Semantic Maps, Silk Data’s new revolutionary text processing engine, turns months of studying COVID-19 research papers into hours
For nearly two months, COVID-19 - a disease caused by severe acute respiratory syndrome coronavirus 2 (SARS-CoV-2) - has been the central topic of all public debates. Scientists, policy makers, and businesses worldwide joined forces to study the virus and develop solutions to help people with its implications.
With a substantial amount of data and research papers on COVID collected and provided to experts in the recent weeks, a new problem arose: Processing such enormous volume of (unstructured) information will take months if not years of human work. To help all involved in studying COVID-19, we at Silk Data are happy to introduce the free application (powered by a proprietary technology) that makes navigating in large arrays of texts and documents as easy as using the world map.
The novel method of representing collections of texts and documents – called ‘semantic maps’ – was first developed by Silk Data engineers in 2018. That same year the first prototype was born, based on hundreds of thousands of Wikipedia articles.
The outcome seemed revolutionary. A large piece of the entire humanity’s knowledge was transformed into a compact semantically structured and navigable map where you can easily and fluidly move between different topics.
Each area of the map had its own meaning so you could embrace the knowledge that Wikipedia articles contained by exploring the neighboring regions and seeing how different keywords gradually change.
After successfully experimenting with Wikipedia, we used our technology on multiple other datasets: medical articles, economic studies, legal documents. The best thing about Semantic maps is that this technology can be applied for any collection of texts and text-based documents. Semantic maps enable an instant discovery of the most important topics and revelation of all logical connections between words and subjects.
COVID-19 dataset and a free demo
To demonstrate the capabilities of our technology of semantic mapping and to provide a free versatile tool to everyone who works with information on coronavirus, we processed the recently published COVID-19 research dataset. The COVID-19 Open Research Dataset (CORD-19), was released by a group or research institutions and contains more than 33 000 full-text research papers, over 1 Gb of text in total.

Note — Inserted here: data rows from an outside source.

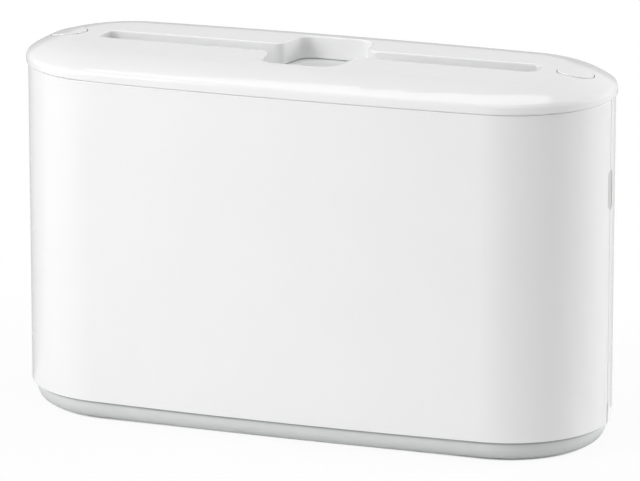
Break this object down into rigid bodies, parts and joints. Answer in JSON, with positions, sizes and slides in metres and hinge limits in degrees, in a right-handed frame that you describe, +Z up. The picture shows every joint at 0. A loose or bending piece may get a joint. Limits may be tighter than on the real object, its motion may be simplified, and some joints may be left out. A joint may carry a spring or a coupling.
{
  "type": "paper towel dispenser",
  "caption": "Free-standing oval dispenser for folded paper towels: white case on a grey base, slotted lift-off lid with release buttons, and a sprung lifting platform.",
  "frame": {"origin": "on the worktop, under the middle of the case", "axes": "+X along the case to its right-hand end, +Y to its rear, +Z up"},
  "size_m": [0.323, 0.1168, 0.2001],
  "materials": {
    "white_plastic": "moulded, satin gloss",
    "base_grey": "moulded, fine texture",
    "inner_grey": "moulded",
    "window_grey": "translucent, polished",
    "rubber": "moulded",
    "steel": "drawn bright",
    "spring_steel": "drawn wire",
    "bronze": "sintered",
    "latch_plastic": "moulded"
  },
  "bodies": {
    "case": {"base_tray": "base_grey", "rubber_feet": "rubber", "base_screws": "steel", "front_cover": "white_plastic", "rear_cover": "white_plastic", "level_window_left": "window_grey", "level_window_right": "window_grey", "end_guide_left": "base_grey", "end_guide_right": "base_grey", "guide_rod_left": "steel", "guide_rod_right": "steel", "lift_spring_left": "spring_steel", "lift_spring_right": "spring_steel"},
    "platform": {"lift_platform": "inner_grey", "platform_bushing_left": "bronze", "platform_bushing_right": "bronze"},
    "lid": {"lid": "white_plastic", "latch_housing_left": "latch_plastic", "latch_housing_right": "latch_plastic", "housing_screws": "steel", "latch_spring_left": "spring_steel", "latch_spring_right": "spring_steel"},
    "button_left": {"release_button_left": "white_plastic"},
    "button_right": {"release_button_right": "white_plastic"},
    "latch_left": {"latch_slider_left": "latch_plastic"},
    "latch_right": {"latch_slider_right": "latch_plastic"}
  },
  "joints": [
    {"name": "lid_lift", "type": "slide", "parent": "case", "child": "lid", "axis": [0, 0, 1], "range_m": [0, 0.06]},
    {"name": "platform_press", "type": "slide", "parent": "case", "child": "platform", "axis": [0, 0, -1], "range_m": [0, 0.127], "stiffness_N_per_m": 60, "springref_m": -0.05, "deforming": ["lift_spring_left", "lift_spring_right"]},
    {"name": "button_left_press", "type": "slide", "parent": "lid", "child": "button_left", "axis": [0, 0, -1], "range_m": [0, 0.003], "stiffness_N_per_m": 400, "springref_m": -0.004},
    {"name": "latch_left_slide", "type": "slide", "parent": "lid", "child": "latch_left", "axis": [1, 0, 0], "range_m": [0, 0.003], "deforming": ["latch_spring_left"]},
    {"name": "button_right_press", "type": "slide", "parent": "lid", "child": "button_right", "axis": [0, 0, -1], "range_m": [0, 0.003], "stiffness_N_per_m": 400, "springref_m": -0.004},
    {"name": "latch_right_slide", "type": "slide", "parent": "lid", "child": "latch_right", "axis": [-1, 0, 0], "range_m": [0, 0.003], "deforming": ["latch_spring_right"]}
  ],
  "couplings": [
    {"joint": "latch_left_slide", "follows": "button_left_press", "ratio": 1},
    {"joint": "latch_right_slide", "follows": "button_right_press", "ratio": 1}
  ]
}
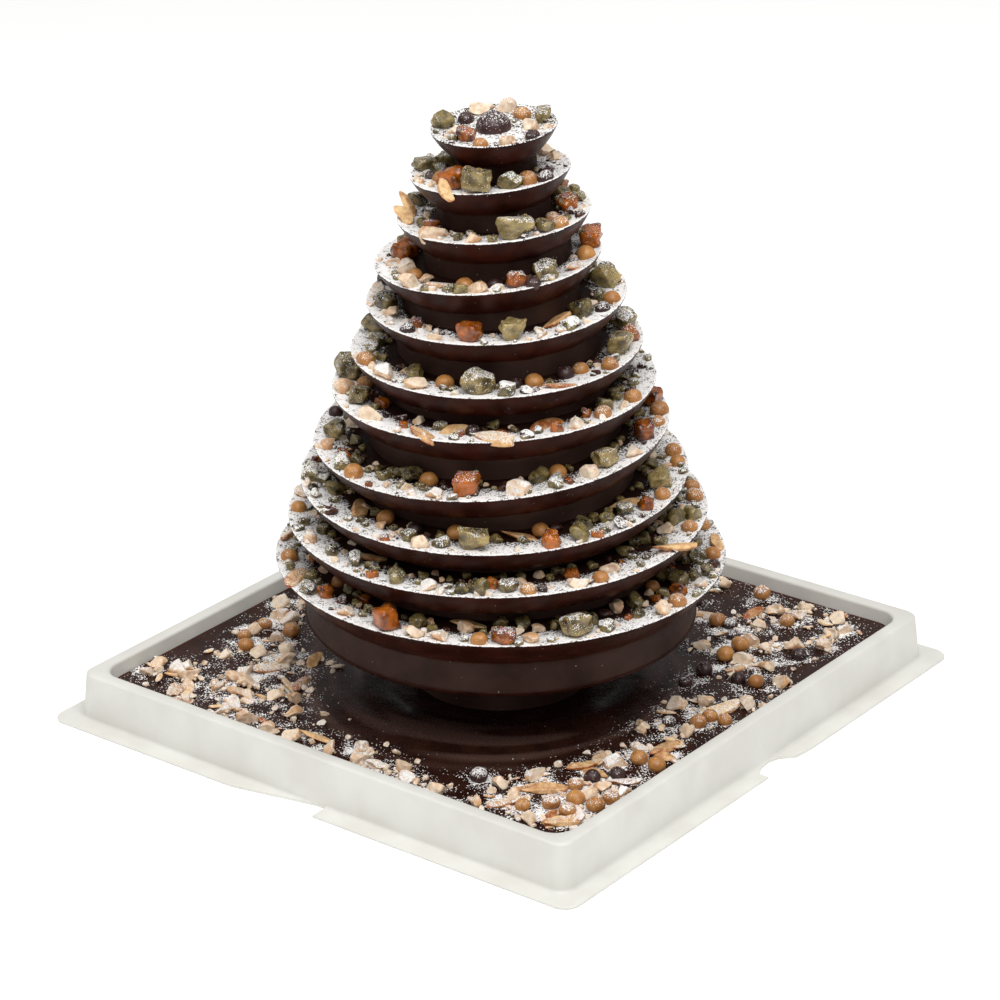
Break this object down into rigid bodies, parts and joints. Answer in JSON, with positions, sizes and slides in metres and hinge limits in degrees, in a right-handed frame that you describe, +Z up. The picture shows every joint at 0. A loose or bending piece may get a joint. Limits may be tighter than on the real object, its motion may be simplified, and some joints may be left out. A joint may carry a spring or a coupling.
{
  "type": "chocolate christmas tree",
  "caption": "Round dished dark-chocolate tiers stacked into a tree, with nuts, candied fruit, pearls and icing sugar, on a chocolate slab in a white tray.",
  "frame": {"origin": "under the middle of the tray, on the surface it stands on", "axes": "+Z up; X and Y along the tray's sides, with the pictured front corner at +X -Y"},
  "size_m": [0.264, 0.264, 0.2519],
  "materials": {
    "white_tray": "satin white pressed plastic",
    "dark_chocolate": "moulded dark chocolate, satin, shinier on the rim bands and the slab",
    "candied_green": "candied fruit, translucent, sugar-crusted",
    "candied_orange": "candied orange peel, translucent, moist",
    "dark_pearl": "dark chocolate crisp pearl, satin",
    "caramel_pearl": "caramel chocolate crisp pearl, satin",
    "chopped_nut": "chopped blanched nut, dry",
    "toasted_almond": "toasted almond flake, dry",
    "icing_sugar": "dusted icing sugar, powdery"
  },
  "bodies": {
    "root": {"chocolate_base": "dark_chocolate", "green_lump_01": "candied_green", "green_lump_02": "candied_green", "green_lump_03": "candied_green", "green_lump_04": "candied_green", "green_lump_05": "candied_green", "green_lump_06": "candied_green", "green_lump_07": "candied_green", "green_lump_08": "candied_green", "green_lump_09": "candied_green", "green_lump_10": "candied_green", "green_lump_11": "candied_green", "green_lump_12": "candied_green", "green_lump_13": "candied_green", "green_lump_14": "candied_green", "green_lump_15": "candied_green", "green_lump_16": "candied_green", "green_lump_17": "candied_green", "green_lump_18": "candied_green", "green_lump_19": "candied_green", "green_lump_20": "candied_green", "green_lump_21": "candied_green", "green_lump_22": "candied_green", "green_lump_23": "candied_green", "green_lump_24": "candied_green", "green_lump_25": "candied_green", "green_lump_26": "candied_green", "green_lump_27": "candied_green", "orange_cube_01": "candied_orange", "orange_cube_02": "candied_orange", "orange_cube_03": "candied_orange", "orange_cube_04": "candied_orange", "orange_cube_05": "candied_orange", "orange_cube_06": "candied_orange", "orange_cube_07": "candied_orange", "orange_cube_08": "candied_orange", "stem": "dark_chocolate", "tier_01": "dark_chocolate", "tier_02": "dark_chocolate", "tier_03": "dark_chocolate", "tier_04": "dark_chocolate", "tier_05": "dark_chocolate", "tier_06": "dark_chocolate", "tier_07": "dark_chocolate", "tier_08": "dark_chocolate", "tier_09": "dark_chocolate", "tier_10": "dark_chocolate", "tier_11": "dark_chocolate", "top_ball": "dark_pearl", "tray": "white_tray"}
  },
  "joints": []
}
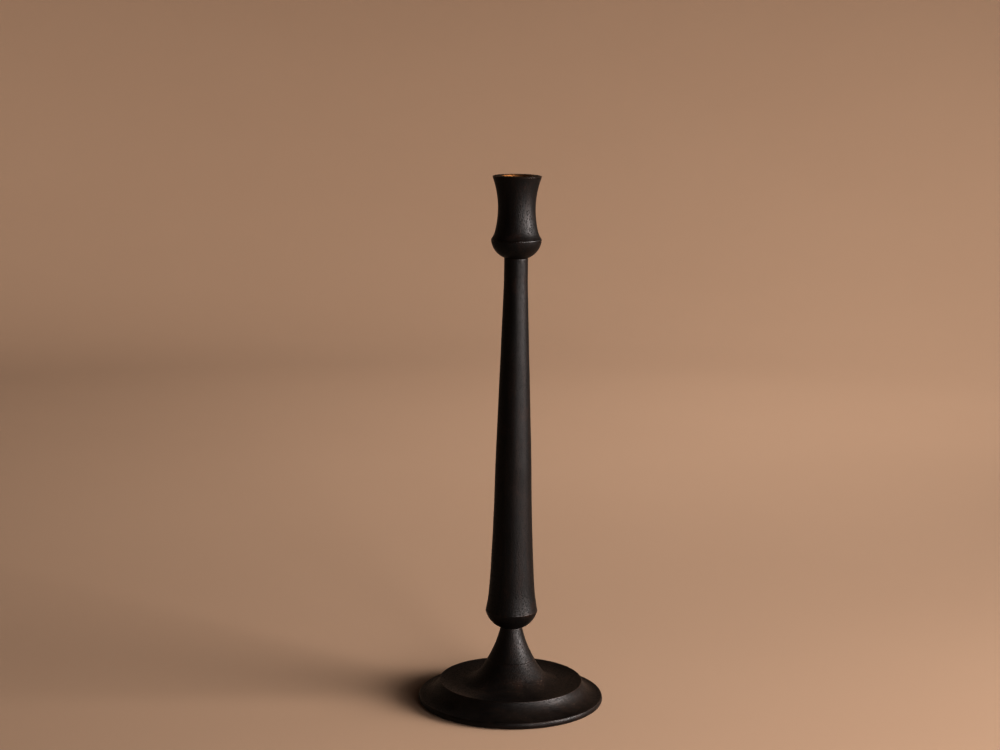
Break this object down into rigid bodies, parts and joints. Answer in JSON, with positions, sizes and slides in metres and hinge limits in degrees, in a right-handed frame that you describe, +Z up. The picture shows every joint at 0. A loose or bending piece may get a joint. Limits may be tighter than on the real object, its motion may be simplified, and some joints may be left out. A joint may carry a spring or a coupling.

With a semantic map, researchers, clinicians, and everyone involved in studying the novel coronavirus can quickly access required piece of information or research, explore how different terms and topics are connected, embrace vast amounts of data and transform it into structured and instantly applicable knowledge. We also believe that our technology can help different experts and institutions better coordinate in studying the data and developing the treatment.
How semantic maps work
Our technology automatically detects relations between texts, maps texts to semantically related keywords and then generates a visual representation of data. Every dot on the semantic map represents a text excerpt from a document and is characterized by several words that have very close sense. To visualize the relations, semantic map generates ‘clots’, or dense areas in the map, related to the most important topics in a collection of documents. The above process is mostly automatic, it is only required from a human to categorize generated topics, to store/bookmark the knowledge or to better communicate results with other team members.
Our free demonstration currently offers the following features:
- Visual exploration of the text collection, examining the keywords and related papers from CORD-19 for some region of the map.
- Zooming into any selected area on the map, to drill down for more narrow keywords and their relations.
- Selection of keyword, to see its usage in different contexts and visually represented by different map regions.
- Opening the full text of selected scholarly paper in PubMed Central reader or at the publisher’s web site.
For more details of our application, please consult the Tutorial.
Semantic mapping is a powerful engine that can be used for solving the most complex text exploration and processing tasks and applied to any type of text-based unstructured documents.
Such text processing applications include:
- Versatile search over documents, considering the word contexts (topics).
- Semi-supervised categorization of documents.
- Semantic search, using short text (or a question) as a query.
- Highlighting different topics in a document, helping experts to read it faster and have a deeper analysis.